People don’t have that kind of money laying around, and they don’t have that kind of time. Now, after it’s all done, yeah, it is magical. But you’ve got a paper Rolodex. If somebody can come up with a way to show it to your computer and the data ends up in the contact data, then we’re talking. If somebody can come up with a way to enter data into a database without having to type it, then we’re talking.


And that’ll happening someday. You’ll be able to speak it. Well, you can now. If you trust your dictation program, you can do that now, and it’s much faster than typing. But still it takes the time to do it, and this guy is saying: We don’t have the time; we don’t have the money. He said, “In addition to the electronic medical records burden, we face a mandate to use the ICD-10 coding system, a new set of reimbursement diagnosis codes.

“The current ICD-9 coding system uses roughly 13,000 codes. The new ICD-10 coding system uses a staggering 70,000 new and completely different codes, thus dramatically slowing doctors down due to the unnecessary complexity and sheer numbers of codes that must be learned. The cost of this new ICD-10 coding system for our small practice is roughly $80,000…”

This is after they spend a hundred grand on electronic medical records.

This is, again, “driving up health care costs without one iota of improvement in health care quality.” The costs of health care is skyrocketing “without one iota of improvement” in the quality of health care. You guys have created a massive computer database for the geeks and the nerds to play with after we finish inputting the data. We don’t have time to treat patients, and we don’t have the money to do all of this.
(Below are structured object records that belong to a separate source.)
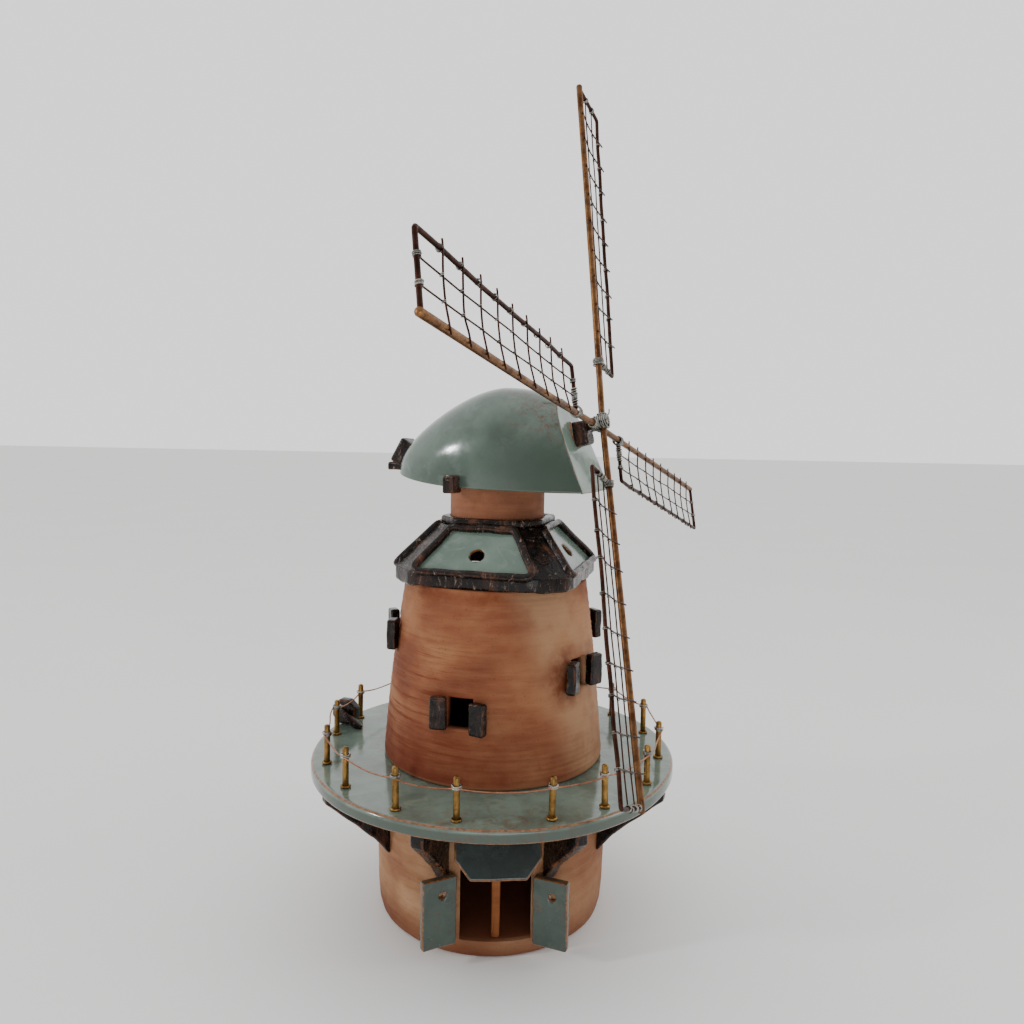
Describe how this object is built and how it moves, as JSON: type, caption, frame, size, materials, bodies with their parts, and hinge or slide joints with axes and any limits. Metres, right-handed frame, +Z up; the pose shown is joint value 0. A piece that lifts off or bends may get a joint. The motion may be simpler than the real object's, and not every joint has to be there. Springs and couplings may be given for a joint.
{
  "type": "model gallery windmill",
  "caption": "Handmade glazed ceramic model of a traditional gallery windmill, with a round base, railed gallery, tapered tower, skirt roof, boat-shaped cap and rod-and-wire sails that turn.",
  "frame": {"origin": "centre of the base on the ground, on the tower's axis", "axes": "+Z up; the doorway faces -Y; the cap and sails face 63 degrees round from the door towards +X"},
  "size_m": [0.3185, 0.4171, 0.5795],
  "materials": {
    "clay_wall": "unglazed terracotta with throwing rings",
    "green_glaze": "gloss grey-green glaze breaking brown at edges",
    "dark_glaze": "gloss black-brown glaze breaking orange",
    "brass_rod": "tarnished brass rod",
    "copper_rod": "brown oxidised rod",
    "copper_wire": "thin browned wire",
    "tie_wire": "tinned binding wire"
  },
  "bodies": {
    "mill": {"base_wall": "clay_wall", "door_post": "clay_wall", "leaf_left": "green_glaze", "leaf_right": "green_glaze", "door_hood": "green_glaze", "corbels": "dark_glaze", "gallery_deck": "green_glaze", "fence_posts": "brass_rod", "post_feet": "brass_rod", "rail_ties": "tie_wire", "rail_wire": "copper_wire", "winch_wheel": "dark_glaze", "winch_strut": "dark_glaze", "tower_wall": "clay_wall", "shutters_low": "dark_glaze", "shutters_mid": "dark_glaze", "shutters_left": "dark_glaze", "shutters_right": "dark_glaze", "shutters_back": "dark_glaze", "skirt_panels": "green_glaze", "skirt_frame": "dark_glaze", "skirt_eave": "dark_glaze", "skirt_rail": "dark_glaze", "neck_ring": "clay_wall", "cap_shell": "green_glaze", "cap_face": "green_glaze", "tail_block": "dark_glaze", "tail_bar": "dark_glaze", "cross_beams": "dark_glaze", "shaft_collar": "green_glaze", "shaft_block": "dark_glaze"},
    "sails": {"windshaft": "copper_rod", "hub_binding": "tie_wire", "stock_upright": "brass_rod", "stock_level": "brass_rod", "frame_a": "copper_rod", "frame_b": "copper_rod", "frame_c": "copper_rod", "frame_d": "copper_rod", "lattice_a": "copper_wire", "lattice_b": "copper_wire", "lattice_c": "copper_wire", "lattice_d": "copper_wire"}
  },
  "joints": [
    {"name": "sails_turn", "type": "hinge", "parent": "mill", "child": "sails", "pos_m": [0.06504, -0.03271, 0.34267], "axis": [0.8719, -0.4385, 0.2181], "continuous": true}
  ]
}
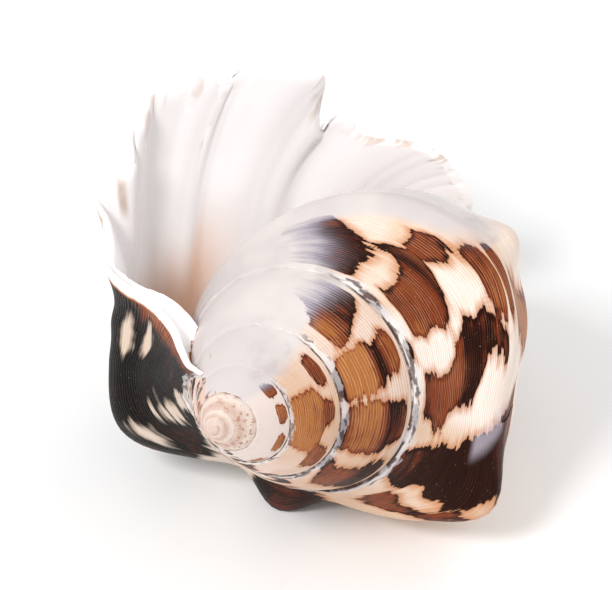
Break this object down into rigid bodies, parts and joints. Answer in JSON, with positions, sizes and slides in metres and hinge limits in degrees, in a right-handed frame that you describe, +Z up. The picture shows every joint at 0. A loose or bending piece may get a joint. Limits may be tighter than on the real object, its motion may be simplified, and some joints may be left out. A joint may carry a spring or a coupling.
{
  "type": "conch shell",
  "caption": "Empty flared-lip sea shell lying on its back, aperture up, with blunt shoulder knobs and a fluted, ragged outer lip.",
  "frame": {"origin": "on the surface the shell lies on, under the centre of its outline seen from above", "axes": "+Z up; +X to the right and +Y away from the viewer in the pictured view, with the spire pointing to the front left and the flared lip at the back left"},
  "size_m": [0.1264, 0.1426, 0.1051],
  "materials": {
    "shell": "glossy natural shell: cream with brown blotches outside, white glaze inside"
  },
  "bodies": {
    "root": {"shell": "shell"}
  },
  "joints": []
}
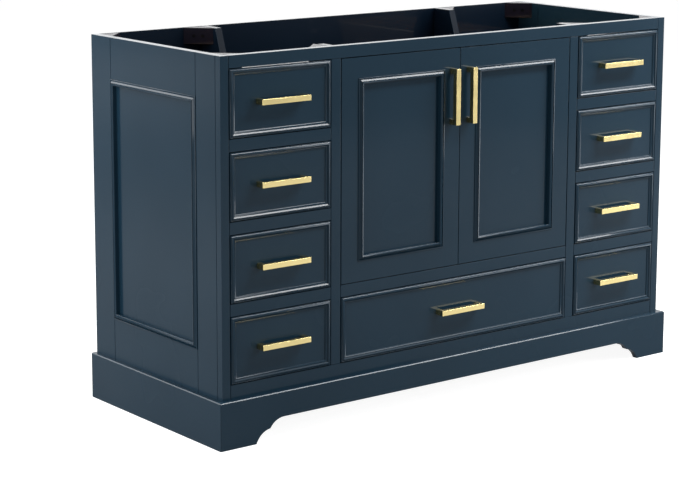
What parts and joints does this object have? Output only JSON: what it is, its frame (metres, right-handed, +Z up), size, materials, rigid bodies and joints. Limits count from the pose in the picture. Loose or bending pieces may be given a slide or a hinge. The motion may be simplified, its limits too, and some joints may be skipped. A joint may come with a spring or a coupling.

“Finally,” he writes in his letter, “doctors face nonpayment by patients with Obamacare. These patients may or may not be paying their premiums and we have no way of verifying this.” Of course that’s true, because HealthCare.gov doesn’t have any back end. So people who’ve bought health insurance don’t know that they’ve paid for it. Even if they have paid for it, the website does not consistently record the payment to the insurance company.

He said, “No business can operate” like this, Mr. Congressman.

Meaning: No way we can verify whether we’re being paid or not. How in the world can we say in business, if we can’t even determine who is and who isn’t paying us? “On behalf of the medical profession, I ask that Washington stop the implementation of the ICD-10 coding system, repeal the Affordable Care Act, and replace it with a better law written with the input of real doctors who will actually treat patients covered by it.

“America has enjoyed the best health care the world has ever known. That health care is in jeopardy because physicians cannot survive Washington’s ‘war on doctors’ without relief.” Folks, now, you might not have any sympathy for doctors; I don’t know. But it’s the real world to the guy and his colleagues. For every doctor that has this list of specific complaints comes a patient that will have specific complaints.

It’s a hospital that will have specific complaints, an insurance company that’ll have specific complaints. The point is, it isn’t working for anybody, and none of this was told in advance this was gonna happen. Doctors weren’t told any of this. Nobody read the bill. It was voted on and passed by one vote more than necessary, every vote a Democrat, and they made it a point. They specifically passed this bill without anybody knowing what was in it so that by the time people learned, it would be too late.

This has been a scam from the get-go.